Pour prouver que $G$ est isomorphe à son image, il nous reste à montrer que $\Phi$ est injective. Pour cela, on montre que son noyau est réduit à l’élément neutre.

Soit $g \in Ker(\Phi)$. Par définition, $\Phi(g)$ est l’élément neutre du groupe d’arrivée $S(G)$, qui est l’application identité $Id_G$. On a donc : $$ \tau_g = Id_G $$ Cela signifie que pour tout $x \in G$, $\tau_g(x) = x$. En particulier, pour l’élément neutre $e$ de $G$, on a $\tau_g(e) = e$. $$ g \cdot e = e $$ $$ g = e $$ Le noyau de $\Phi$ ne contient que l’élément neutre, donc l’homomorphisme est injectif.

Étape 5 : Conclusion

Puisque $\Phi: G \to S(G)$ est un homomorphisme injectif, le premier théorème d’isomorphisme nous dit que $G/Ker(\Phi) \cong Im(\Phi)$. Comme $Ker(\Phi)=\{e\}$, on a $G \cong Im(\Phi)$.

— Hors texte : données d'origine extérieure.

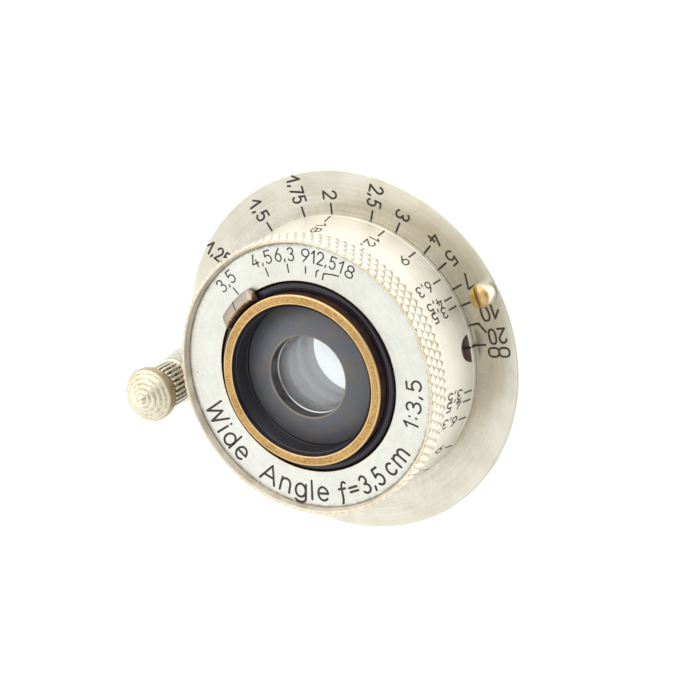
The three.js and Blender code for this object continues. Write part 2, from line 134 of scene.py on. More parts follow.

L’image $Im(\Phi)$ est un sous-groupe de $S(G)$. Nous avons donc bien montré que $G$ est isomorphe à un sous-groupe du groupe symétrique de ses propres éléments.

Implications

Le théorème de Cayley a une immense portée théorique. Il montre que l’étude des groupes de permutations est suffisante, en un sens, pour comprendre tous les groupes finis. Tout groupe, aussi abstrait soit-il, peut être « réalisé » concrètement comme un ensemble de mélanges d’objets. Cependant, cette représentation n’est pas toujours la plus efficace. Par exemple, un groupe cyclique d’ordre 17 serait représenté comme un sous-groupe de $S_{17}$, qui a $17!$ éléments, ce qui est une description très complexe pour une structure très simple.